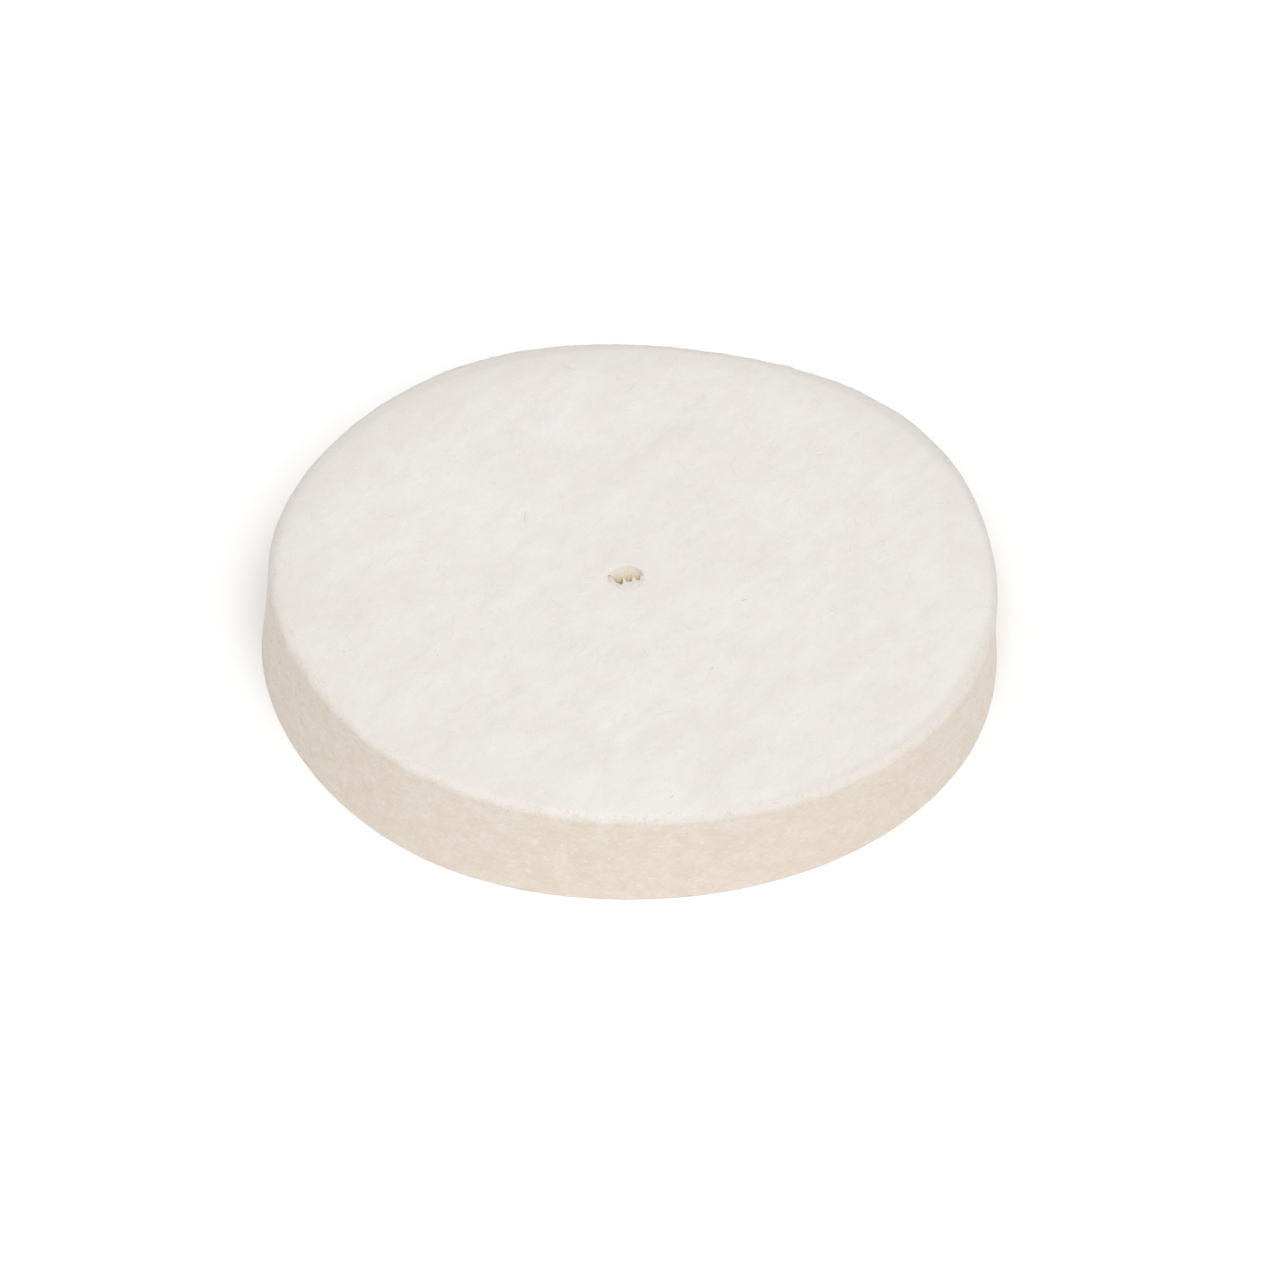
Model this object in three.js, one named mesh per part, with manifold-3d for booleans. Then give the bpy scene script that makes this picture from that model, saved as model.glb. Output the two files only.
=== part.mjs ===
// A felt polishing wheel: a small round disc cut with a die from a flat sheet of pressed white wool,
// and pierced through the middle with a pinhole for the screw of a mandrel. It is one piece of felt,
// with nothing fastened to it and nothing inside it.
//
// Millimetres, +Z up. The wheel lies on its underside, and the origin is the centre of that face.

import * as THREE from 'three';
import { mergeVertices } from 'three/addons/utils/BufferGeometryUtils.js';
import Module from 'manifold-3d';

// Driving dimensions
const WHEEL_DIAMETER = 22.2;     // a 7/8 in wheel
const WHEEL_THICKNESS = 3.175;   // cut from 1/8 in felt
const ARRIS_RADIUS = 0.15;       // the cut edges are soft, because their fibres have lost a neighbour
const RIM_WAIST = 0.04;          // felt is squeezed while it is cut, so the rim springs back slightly hollow
const PINHOLE_DIAMETER = 1.0;    // a 1/16 in pin makes it, and the felt closes up some way behind the pin
const PINHOLE_OFFSET = -0.3;     // the pin goes in a little to the -X side of the centre
const MOUTH_RADIUS = 0.08;       // rounding where the pin drew the fibres in at each mouth
const FELT_COLOUR = 0xebe7e2;    // undyed scoured wool

// How finely the round shapes are cut into flats
const WHEEL_SEGMENTS = 96;
const PINHOLE_SEGMENTS = 24;
const PROFILE_DIVISIONS = 3;

const wasm = await Module();
wasm.setup();

// A profile of radius against height, turned about the vertical axis
function turned(profile, segments) {
  const geometry = new THREE.LatheGeometry(profile.getPoints(PROFILE_DIVISIONS), segments);
  geometry.rotateX(Math.PI / 2);
  return geometry;
}

function toSolid(geometry) {
  geometry.deleteAttribute('normal');
  geometry.deleteAttribute('uv');
  const merged = mergeVertices(geometry);
  return new wasm.Manifold(new wasm.Mesh({
    numProp: 3,
    vertProperties: merged.attributes.position.array,
    triVerts: merged.index.array,
  }));
}

function toGeometry(solid) {
  const mesh = solid.getMesh();
  const geometry = new THREE.BufferGeometry();
  geometry.setAttribute('position', new THREE.BufferAttribute(mesh.vertProperties, mesh.numProp));
  geometry.setIndex(new THREE.BufferAttribute(mesh.triVerts, 1));
  geometry.computeVertexNormals();
  return geometry;
}

// The disc as the die leaves it: flat faces, soft arrises and a faintly hollow rim
function cutDisc() {
  const radius = WHEEL_DIAMETER / 2;
  const flatRadius = radius - ARRIS_RADIUS;
  const top = WHEEL_THICKNESS;
  const profile = new THREE.Path();
  profile.moveTo(0, 0);
  profile.lineTo(flatRadius, 0);
  profile.absarc(flatRadius, ARRIS_RADIUS, ARRIS_RADIUS, -Math.PI / 2, 0, false);
  profile.quadraticCurveTo(radius - 2 * RIM_WAIST, top / 2, radius, top - ARRIS_RADIUS);
  profile.absarc(flatRadius, top - ARRIS_RADIUS, ARRIS_RADIUS, 0, Math.PI / 2, false);
  profile.lineTo(0, top);
  return turned(profile, WHEEL_SEGMENTS);
}

// The space that the pin leaves: straight through, with a rounded mouth at each face
function pinholeSpace() {
  const radius = PINHOLE_DIAMETER / 2;
  const mouth = radius + MOUTH_RADIUS;
  const top = WHEEL_THICKNESS;
  const overrun = 1;
  const profile = new THREE.Path();
  profile.moveTo(0, -overrun);
  profile.lineTo(mouth, -overrun);
  profile.lineTo(mouth, 0);
  profile.absarc(mouth, MOUTH_RADIUS, MOUTH_RADIUS, -Math.PI / 2, -Math.PI, true);
  profile.lineTo(radius, top - MOUTH_RADIUS);
  profile.absarc(mouth, top - MOUTH_RADIUS, MOUTH_RADIUS, Math.PI, Math.PI / 2, true);
  profile.lineTo(mouth, top + overrun);
  profile.lineTo(0, top + overrun);
  const space = turned(profile, PINHOLE_SEGMENTS);
  space.translate(PINHOLE_OFFSET, 0, 0);
  return space;
}

function feltDisc() {
  const pierced = toSolid(cutDisc()).subtract(toSolid(pinholeSpace()));
  const felt = new THREE.MeshStandardMaterial({ color: FELT_COLOUR, roughness: 0.95, metalness: 0 });
  const disc = new THREE.Mesh(toGeometry(pierced), felt);
  disc.name = 'felt_disc';
  return disc;
}

const wheel = new THREE.Group();
wheel.add(feltDisc());

export default wheel;
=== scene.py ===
"""A felt polishing wheel: one disc of pressed white wool with a pinhole through its middle.

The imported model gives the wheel's size and place. This script replaces its plain solid with the felt
itself: a closed skin with the die's slightly uneven outline and the felt's own lumps, and the wool
fibres that lie on its faces, stand along its cut edges and cross its pinhole.

Lengths in the tables and functions below are millimetres; meshes are made in metres.
"""

import math

import bpy
import numpy as np
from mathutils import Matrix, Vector, noise


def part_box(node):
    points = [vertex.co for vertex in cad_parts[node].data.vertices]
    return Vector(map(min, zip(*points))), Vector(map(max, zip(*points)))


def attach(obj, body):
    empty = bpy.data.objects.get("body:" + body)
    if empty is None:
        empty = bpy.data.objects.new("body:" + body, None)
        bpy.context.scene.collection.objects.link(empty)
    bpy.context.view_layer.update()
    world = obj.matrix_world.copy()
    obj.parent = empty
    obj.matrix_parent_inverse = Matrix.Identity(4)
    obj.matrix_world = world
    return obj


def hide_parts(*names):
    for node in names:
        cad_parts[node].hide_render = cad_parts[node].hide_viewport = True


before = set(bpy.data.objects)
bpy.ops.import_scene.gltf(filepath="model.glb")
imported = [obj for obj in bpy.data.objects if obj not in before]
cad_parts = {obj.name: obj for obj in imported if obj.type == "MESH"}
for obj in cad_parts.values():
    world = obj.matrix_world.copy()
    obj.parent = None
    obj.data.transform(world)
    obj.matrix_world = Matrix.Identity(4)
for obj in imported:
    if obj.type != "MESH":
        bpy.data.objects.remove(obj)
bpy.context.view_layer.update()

# ---------------------------------------------------------------- driving dimensions, in millimetres

MM = 0.001
NODE = "felt_disc"

low, high = (np.array(corner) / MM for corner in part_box(NODE))
RADIUS = float(high[0] - low[0]) / 2
THICKNESS = float(high[2] - low[2])
PINHOLE_RADIUS = 0.5         # at its mouths
PINHOLE_HEADING = math.radians(8)    # the felt has closed up behind the pin, to a slit along this heading
SLIT_FRONT = -0.27           # the wool in front has crept this near to the slit's middle
SHELF_DEPTH = 0.08           # as a shelf this far below the face
SLIT_BACK = 0.12             # inside, the slit's back wall is at this share of the pinhole's radius
WALL_DEPTHS = (0.05, 0.32)   # that wall slopes in between these depths
BACK_CREEP = 0.62            # at its left end the wool behind has crept this share of the way to the slit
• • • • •
* WHAT IS REQUIRED
Copy each line that contains the word "from".

* REPLY TO THE EXERCISE
Model this object in three.js, one named mesh per part, with manifold-3d for booleans. Then give the bpy scene script that makes this picture from that model, saved as model.glb. Output the two files only.
// A felt polishing wheel: a small round disc cut with a die from a flat sheet of pressed white wool,
import * as THREE from 'three';
import { mergeVertices } from 'three/addons/utils/BufferGeometryUtils.js';
import Module from 'manifold-3d';
const WHEEL_THICKNESS = 3.175;   // cut from 1/8 in felt
from mathutils import Matrix, Vector, noise